To: <land-speed@autox.team.net>
Subject: Chrome Moly steel vs. Stainless steel
From: "The Weldons" <2weldons@earthlink.net>
Date: Wed, 13 Apr 2005 11:15:22 -0700
One old engineer's thoughts on magnet testing of steels-

The heart of the issue is the crystal structure of the steel. Heat steel above
about 1300 degF (higher for the low carbon steels) and the structure turns to
what we refer to as "Austenitic".  Steel with this structure is non-magnetic.
This applies to all steels, 300 & 400 stainless, low carbon (like 1020, 4130,
4140 chrome moly, 4340, 8620, etc.) tool steels, high carbon steels (0.9-1.0%
carbon for blades, files, springs), "PH" stainless steels.

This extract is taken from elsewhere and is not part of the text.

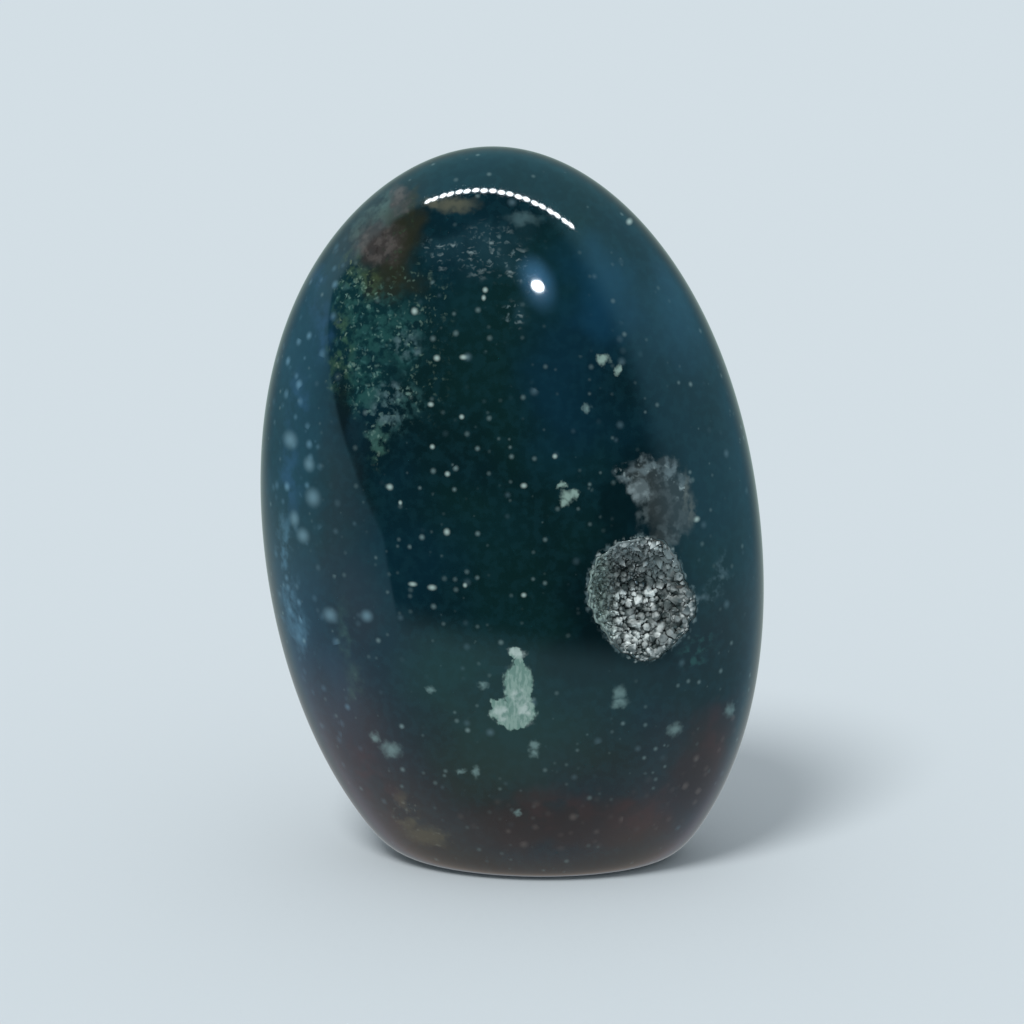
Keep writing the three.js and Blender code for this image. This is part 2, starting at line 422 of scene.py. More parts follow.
def crystal_layer(tree, size, kind, wall, below, growth, mouthward):
    """Crystals of one kind on the wall, where below is true, and as much larger as growth says."""
    steps = range(FIRST_SEEDS[kind], FIRST_SEEDS[kind] + 5)
    seeds = [add(tree, MATH, size["Seed"], float(step), operation="ADD") for step in steps]
    spacing = {"Distance Min": size[f"{kind} spacing"], "Density Max": POINT_DENSITY}
    scattered = add(
        tree, "GeometryNodeDistributePointsOnFaces", wall,
        sockets={"Selection": below, "Seed": seeds[0], **spacing}, distribute_method="POISSON",
    ).node.outputs
    lean = add(
        tree, RANDOM, (-LEAN, -LEAN, -LEAN), (LEAN, LEAN, LEAN),
        sockets={"Seed": seeds[1]}, data_type="FLOAT_VECTOR",
    )
    aim = add(tree, VECTOR_MATH, mouthward, scattered["Normal"], **MINUS)
    aim = add(tree, VECTOR_MATH, aim, lean, operation="ADD")
    stand = add(tree, "FunctionNodeAlignRotationToVector", None, 1.0, aim, axis="Z")
    spin, chance, slender, tone = (
        add(tree, RANDOM, sockets={2: low, 3: high, "Seed": seed}, data_type="FLOAT", output=1)
        for (low, high), seed in zip((SPIN, RADIUS_SHARE, LENGTH_SHARE, TONE), seeds[1:])
    )
    spin = add(tree, "FunctionNodeEulerToRotation", add(tree, "ShaderNodeCombineXYZ", 0.0, 0.0, spin))
    stand = add(tree, "FunctionNodeRotateRotation", stand, spin, rotation_space="LOCAL")
    radius = add(tree, MATH, growth, chance, **TIMES)
    radius = add(tree, MATH, radius, size[f"{kind} radius"], **TIMES)
    length = add(tree, MATH, radius, slender, **TIMES)
    scale = add(tree, "ShaderNodeCombineXYZ", radius, radius, length)
    crystals = add(
        tree, "GeometryNodeInstanceOnPoints", scattered["Points"],
        sockets={"Instance": quartz_point(tree), "Rotation": stand, "Scale": scale},
    )
    tone = {"Name": "tone", "Value": tone}
    return add(tree, STORE, crystals, sockets=tone, data_type="FLOAT", domain="INSTANCE")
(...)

Steel that has other crystal structure forms like "Ferritic" or "Martensitic"
are magnetic.

The key here is what you do to the steel after you heat it up.  For most
steels slow cooling, like cooling down in a furnace or covered with sand
allows the soft magnetic Ferritic crystal form to develop. Fast cooling
(quenching) forms hard magnetic Martensite.  More carbon gives more complete
Martensite formation and on and on------til you can fill the bed of a pickup
with books on metallurgy.  So what about Stainless Steel?

Well, when there is more than about 6-7% nickel in the stainless steel Ferrite
and Martensite crystals cannot form no matter how fast you cool the steel.  It
all stays as corrosion resistant (and nonmagnetic) Austenite crystals.  This
is why you have the 300 series family of 8%-16% nickel stainless steels.
There is only one way to make 300 series stainless steel magnetic and increase
it's strength and hardness.  Cold working!!  Heat treating doesn't help here.
That's why stainless springs and lockwashers are slightly magnetic.  400
series and the PH types (like 17-4ph) don't have enough nickel to stay
austenitic as they cool. They are magnetic. Fortunately they aren't very
common in the scrap piles (or small machine shop stock racks) most of us pick
our material out of.  And note-most young machinists today don't know as much
about metallurgy as their forbears did.